***** PROVIDED DATA
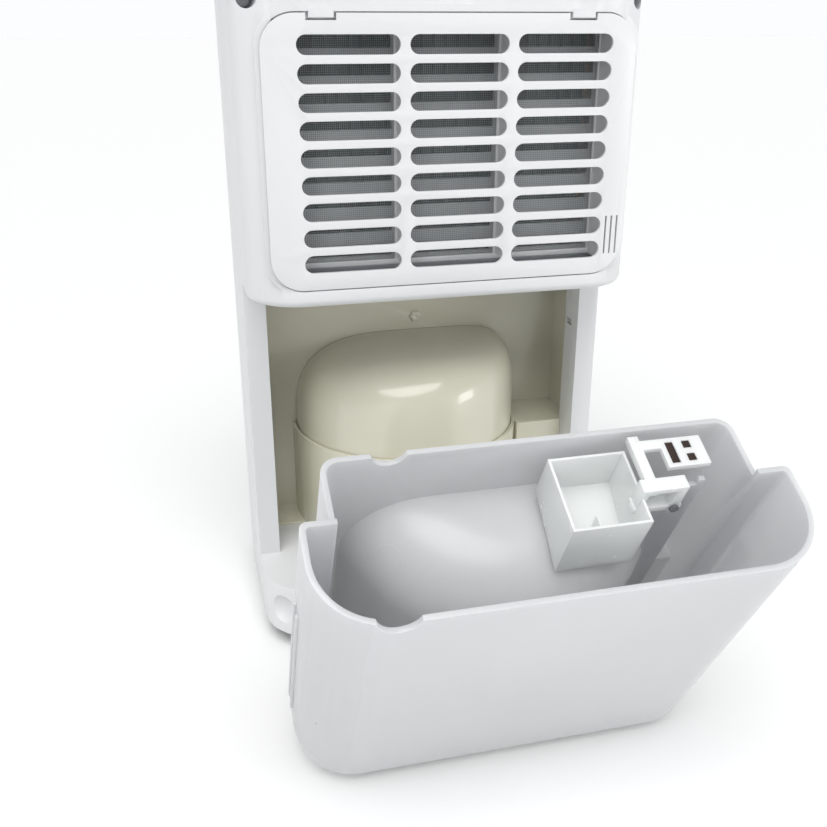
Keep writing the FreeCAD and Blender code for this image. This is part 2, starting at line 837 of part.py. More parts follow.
def make_button(index):
    x, y = button_places()[index]
    cap = cyl_z(button_radius, x, y, height - 4.0, height + 1.6)
    cap = cap.makeFillet(0.8, low_edges(cap, height + 1.6))
    flange = cyl_z(button_radius + 1.4, x, y, height - 4.0, height - 2.0)
    return fuse_all([cap, flange])


def make_control_board():
    z1 = height - 6.5
    board = box(-50.0, 58.0, panel_y0 + 3.5, depth - lid_inset - 0.5, z1 - 3.6, z1 - 2.0)
    switches = []
    for x, y in button_places():
        switches.append(box(x - 2.5, x + 2.5, y - 2.5, y + 2.5, z1 - 2.0, z1 + 1.0))
    return fuse_all([board] + switches)


# ---- sensors ----

def make_humidity_sensor():
    x = opening_half_width + liner_wall
    return box(x, x + 4.0, 12.0, 20.0, 294.0, 314.0)


def make_reed_switch():
    return box(76.0, 96.0, 99.0, 106.0, ceiling_z, ceiling_z + 5.0)


def make_power_board():
    y = bay_back_y + liner_wall
    pegs = []
    for x in (-100.0, -56.0):
        for z in (230.0, 258.0):
            pegs.append(cyl_y(2.0, x, z, y, y + 6.0))
    board = box(-106.0, -50.0, y + 6.0, y + 7.6, 226.0, 262.0)
    can = box(-96.0, -78.0, y + 7.6, y + 24.0, 232.0, 256.0)
    return fuse_all([board, can] + pegs)


# ---- tank, drawn in its seated place ----

def tank_prisms(inset, z0, front_top, rear_top):
    x = tank_half_width - inset
    front = rounded_prism(-x, x, inset, shoulder_y - inset, corner_tank_side - inset,
                          4.0 - inset / 2.0, z0, front_top)
    xr = tank_rear_half_width - inset
    rear = rounded_prism(-xr, xr, 45.0, tank_back_y - inset, 1.0, 10.0 - inset, z0, rear_top)
    return front, rear


def dome_room(grow, z0):
    # The room that the tank leaves for the compressor cover and the service box
    extra = dome_gap + grow
    dome = filleted_cylinder(skirt_radius + extra, dome_x, dome_y, z0, dome_top_z + extra,
                             dome_edge_round + 6.0 + grow)
    corner = box(service_box_x - 5.0 - grow, width, service_box_y - 5.0 - grow, depth,
                 z0, skirt_top_z + 5.0 + grow)
    return [dome, corner]


def make_tank_body():
    front, rear = tank_prisms(0.0, tank_floor_z, tank_rim_z, tank_rear_rim_z)
    front = front.makeFillet(7.0, bottom_front_edges(front))
    outer = front.fuse(rear)
    floor_z = tank_floor_z + tank_wall
    in_front, in_rear = tank_prisms(tank_wall, floor_z, tank_rim_z + 1.0, tank_rim_z + 1.0)
    hollow = in_front.fuse(in_rear).cut(dome_room(tank_wall, tank_floor_z - 5.0))
    tank = outer.cut(hollow).fuse(tank_ribs() + [float_plate()])
    tank = tank.cut(dome_room(0.0, tank_floor_z - 5.0))
    tank = tank.cut(tank_notches())
    return tank.cut(pin_hole()).removeSplitter()


def bottom_front_edges(front):
    found = []
    for edge in low_edges(front, tank_floor_z):
        if edge.BoundBox.YMin < shoulder_y - 10.0:
            found.append(edge)
    return found


def tank_ribs():
    # Guide ribs on both flanks, close behind the widest part of the tank
    ribs = []
    for side in (-1.0, 1.0):
        for y in (44.0, 52.0):
            xs = sorted((side * (tank_half_width - 1.0), side * half_width))
            ribs.append(box(xs[0], xs[1], y - 1.2, y + 1.2, 74.0, 196.0))
    return ribs


def tank_notches():
    notch = cyl_y(10.0, spout_x(), tank_rear_rim_z + 2.0, tank_back_y - 9.0, tank_back_y + 1.0)
    lip = cyl_y(11.0, -95.0, tank_rim_z + 2.0, -1.0, tank_wall + 8.0)
    return [notch, lip]


def float_plate():
    # A tongue of wall that carries the float's pin, with a small hook at its end
    x1 = float_pivot_x + 19.0
    y1 = float_plate_y + tank_wall
    plate = box(float_pivot_x - 13.0, x1, float_plate_y, y1, 130.0, float_pivot_z + 6.0)
    return plate.fuse(box(x1 - 3.5, x1, float_plate_y, y1, 130.0, float_pivot_z + 10.5))


def pin_hole():
    return cyl_y(pin_radius, float_pivot_x, float_pivot_z, float_plate_y - 1.0,
                 float_plate_y + tank_wall + 1.0)


def make_float_pin():
    y0 = float_plate_y - 9.0
    y1 = float_plate_y + tank_wall
    pin = cyl_y(pin_radius, float_pivot_x, float_pivot_z, y0, y1 + 1.5)
    head = cyl_y(pin_radius + 1.2, float_pivot_x, float_pivot_z, y0 - 1.2, y0)
    return fuse_all([pin, head])


def yz_prism(points, x0, x1):
    corners = [Vec(x0, y, z) for y, z in points]
    face = Part.Face(Part.makePolygon(corners + corners[:1]))
    return face.extrude(Vec(x1 - x0, 0, 0))


def make_float():
    # An open cup on one side of the pivot and the magnet's tongue on the other
    t = float_wall
    outer = yz_prism([(42.0, 210.5), (88.0, 222.0), (88.0, 252.0), (42.0, 252.0)], 6.0, 51.0)
    room = yz_prism([(42.0 + t, 213.0), (88.0 - t, 224.0), (88.0 - t, 254.0),
                     (42.0 + t, 254.0)], 6.0 + t, 51.0 - t)
    rib = box(28.0, 29.2, 43.0, 58.0, 213.0, 238.0)
    cup = outer.cut(room).fuse(rib)
    y0 = float_plate_y - 8.5
    y1 = float_plate_y - 0.5
    arm = box(48.0, float_pivot_x, y0, y1, float_pivot_z - 2.0, float_pivot_z + 2.0)
    hub = cyl_y(4.5, float_pivot_x, float_pivot_z, y0, y1)
    neck = box(float_pivot_x - 3.0, float_pivot_x + 3.0, y0, y1, float_pivot_z, 259.0)
    saddle = box(52.0, 58.0, y0, 92.0, 254.0, 259.0)
    link = box(52.0, float_pivot_x + 3.0, y0, y1, 255.0, 259.0)
    tongue = box(float_pivot_x - 4.0, float_pivot_x + 21.0, 69.0, 88.0, 256.5, 260.0)
    bridge = box(56.0, float_pivot_x, 82.0, 88.0, 256.5, 260.0)
    root = box(48.5, 53.0, y0, y1, 246.0, 259.0)
    lever = fuse_all([cup, arm, hub, neck, saddle, link, tongue, bridge, root])
    bore = cyl_y(pin_radius + pin_clearance, float_pivot_x, float_pivot_z, y0 - 1.0, y1 + 1.0)
    return lever.cut([bore] + magnet_blocks(261.0))


def magnet_blocks(z1):
    # One bar and two short blocks, each in its own pocket in the tongue
    x = float_pivot_x
    blocks = []
    for x0, x1, y0, y1 in ((-1.0, 4.0, 71.5, 85.5), (9.0, 14.0, 72.0, 77.0), (9.0, 14.0, 80.5, 85.5)):
        blocks.append(box(x + x0, x + x1, y0, y1, 257.5, z1))
    return blocks


def make_float_magnet():
    return group(magnet_blocks(259.4))


def drawn(shape):
    # Turns a tank piece from its seated place to the drawn-out rest position
    moved = shape.copy()
    moved.rotate(Vec(0, draw_axis_y, draw_axis_z), Vec(1, 0, 0), draw_angle)
    return moved


def build():
    parts = {
        "base": make_base(),
        "rubber_feet": make_feet(),
        "mains_gland": make_gland(),
        "rear_casing": make_rear_casing(),
        "front_casing": make_front_casing(),
        "casing_screws": make_casing_screws(),
        "bay_liner": make_bay_liner(),
        "compressor_cover": make_compressor_cover(),
        "liner_screw": make_liner_screw(),
        "filter_cover": make_filter_cover(),
        "filter_frame": make_filter_frame(),
        "filter_net": make_filter_net(),
        "filter_guard": make_filter_guard(),
        "evaporator": coil_fins(evaporator_y),
        "evaporator_bends": coil_bends(evaporator_y),
        "condenser": coil_fins(condenser_y),
        "condenser_bends": coil_bends(condenser_y),
        "drip_tray": make_drip_tray(),
        "compressor": make_compressor(),
        "compressor_mounts": make_compressor_mounts(),
        "suction_pipe": make_suction_pipe(),
        "discharge_pipe": make_discharge_pipe(),
        "filter_drier": make_filter_drier(),
        "fan_housing": make_fan_housing(),
        "fan_wheel": make_fan_wheel(),
        "fan_shaft": make_fan_shaft(),
        "fan_motor": make_fan_motor(),
        "top_cover": make_top_cover(),
        "outlet_grille": make_outlet_grille(),
        "outlet_flap": make_outlet_flap(),
        "control_panel": make_control_panel(),
        "display_lens": make_display_lens(),
        "control_board": make_control_board(),
        "humidity_sensor": make_humidity_sensor(),
        "reed_switch": make_reed_switch(),
        "power_board": make_power_board(),
        "tank_body": drawn(make_tank_body()),
        "float": drawn(make_float()),
        "float_magnet": drawn(make_float_magnet()),
        "float_pin": drawn(make_float_pin()),
    }
    for index in range(button_count):
        parts["control_button_%d" % (index + 1)] = make_button(index)
    return centred(parts)


def centred(parts):
    # Moves the whole along Y, so that the row's origin is under the middle of its box
    boxes = [shape.optimalBoundingBox(False, False) for shape in parts.values()]
    low = min(bounds.YMin for bounds in boxes)
    high = max(bounds.YMax for bounds in boxes)
    shift = -(low + high) / 2.0
    print("moved along Y by", round(shift, 4))
    for shape in parts.values():
        shape.translate(Vec(0, shift, 0))
    return parts


os.makedirs("parts", exist_ok=True)
for node, shape in build().items():
    shape.exportStep("parts/%s.step" % node)
    print(node, len(shape.Solids), round(shape.Volume / 1000.0, 1), shape.isValid())
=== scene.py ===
import bpy
import bmesh
import math
import json
import numpy as np
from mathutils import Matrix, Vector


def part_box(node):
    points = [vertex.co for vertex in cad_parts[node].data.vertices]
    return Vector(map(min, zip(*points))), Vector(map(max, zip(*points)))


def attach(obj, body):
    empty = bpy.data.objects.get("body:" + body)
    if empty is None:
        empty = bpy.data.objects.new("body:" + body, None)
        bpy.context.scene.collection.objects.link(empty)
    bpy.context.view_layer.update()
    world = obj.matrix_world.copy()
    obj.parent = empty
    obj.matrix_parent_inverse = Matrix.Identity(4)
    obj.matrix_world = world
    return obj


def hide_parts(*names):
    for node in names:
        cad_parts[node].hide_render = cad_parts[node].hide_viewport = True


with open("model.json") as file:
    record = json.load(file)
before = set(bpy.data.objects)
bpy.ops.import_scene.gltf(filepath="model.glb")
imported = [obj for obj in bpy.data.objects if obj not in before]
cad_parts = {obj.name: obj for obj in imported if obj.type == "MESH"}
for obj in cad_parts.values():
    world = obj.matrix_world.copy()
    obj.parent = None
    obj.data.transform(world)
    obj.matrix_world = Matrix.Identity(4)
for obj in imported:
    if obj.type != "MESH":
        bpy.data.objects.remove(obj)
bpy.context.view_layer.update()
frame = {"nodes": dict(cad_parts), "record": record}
print("stage: frame loaded, %d nodes" % len(frame["nodes"]))

bodyOf = {}
for bodyName, nodeNames in frame["record"]["behaviour"]["bodies"].items():
    for nodeName in nodeNames:
        bodyOf[nodeName] = bodyName
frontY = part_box("rear_casing")[0][1]  # the front plane of the tank side, metres

# Places are metres from the middle of the unit's front plane at floor level
cameraView = {"place": (-0.1795, -0.6066, 0.4395), "pitch": 22.1, "heading": 14.1, "lens": 42.05}


def fromFront(place):
    return (place[0], place[1] + frontY, place[2])


def makeCamera(view):
    data = bpy.data.cameras.new("studioCamera")
    data.lens = view["lens"]
    data.sensor_width = 36.0
    data.clip_start = 0.01
    camera = bpy.data.objects.new("studioCamera", data)
    camera.location = fromFront(view["place"])
    camera.rotation_euler = (math.radians(90.0 - view["pitch"]), 0.0, -math.radians(view["heading"]))
    bpy.context.scene.collection.objects.link(camera)
    bpy.context.scene.camera = camera


def makeAreaLight(name, place, target, size, watts, colour):
    data = bpy.data.lights.new(name, "AREA")
    data.shape = "RECTANGLE"
    data.size, data.size_y = size
    data.energy = watts
    data.color = colour
    lamp = bpy.data.objects.new(name, data)
    aim = np.array(target, float) - np.array(place, float)
    lamp.location = fromFront(place)
    lamp.rotation_euler = (math.atan2(math.hypot(aim[0], aim[1]), -aim[2]), 0.0,
                           math.atan2(aim[1], aim[0]) - math.pi / 2.0)
    bpy.context.scene.collection.objects.link(lamp)


studio = {
    "floorTone": (0.93, 0.93, 0.93), "floorRoughness": 0.85, "floorReach": 30.0,
    "skyTone": (0.97, 0.985, 1.0),
    "skyStrength": 0.45,
    "horizonStrength": 1.0,
    "horizonBand": (0.12, 0.30),  # sines of the heights where the band starts to fade and ends
    "sun": {"height": 58.0, "heading": 18.0, "spread": 50.0, "strength": 2.3,
            "colour": (1.0, 0.995, 0.985)},
    "lamps": [  # name, place, target, size, watts, colour
        ("frontSoftbox", (-1.0, -1.7, 0.75), (0.0, 0.05, 0.25), (0.9, 0.7), 1.4, (1.0, 1.0, 1.0)),
        ("rightSoftbox", (1.16, -0.94, 0.33), (0.02, 0.05, 0.17), (0.48, 0.36), 3.2,
         (1.0, 1.0, 1.0)),
    ],
}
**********
> PROBLEM DETAILS: Reproduce verbatim the lines above, from the line with "return parts" through the line with "for node in".

> SOLUTION TO THIS PROBLEM:
    return parts


os.makedirs("parts", exist_ok=True)
for node, shape in build().items():
    shape.exportStep("parts/%s.step" % node)
    print(node, len(shape.Solids), round(shape.Volume / 1000.0, 1), shape.isValid())
=== scene.py ===
import bpy
import bmesh
import math
import json
import numpy as np
from mathutils import Matrix, Vector


def part_box(node):
    points = [vertex.co for vertex in cad_parts[node].data.vertices]
    return Vector(map(min, zip(*points))), Vector(map(max, zip(*points)))


def attach(obj, body):
    empty = bpy.data.objects.get("body:" + body)
    if empty is None:
        empty = bpy.data.objects.new("body:" + body, None)
        bpy.context.scene.collection.objects.link(empty)
    bpy.context.view_layer.update()
    world = obj.matrix_world.copy()
    obj.parent = empty
    obj.matrix_parent_inverse = Matrix.Identity(4)
    obj.matrix_world = world
    return obj


def hide_parts(*names):
    for node in names:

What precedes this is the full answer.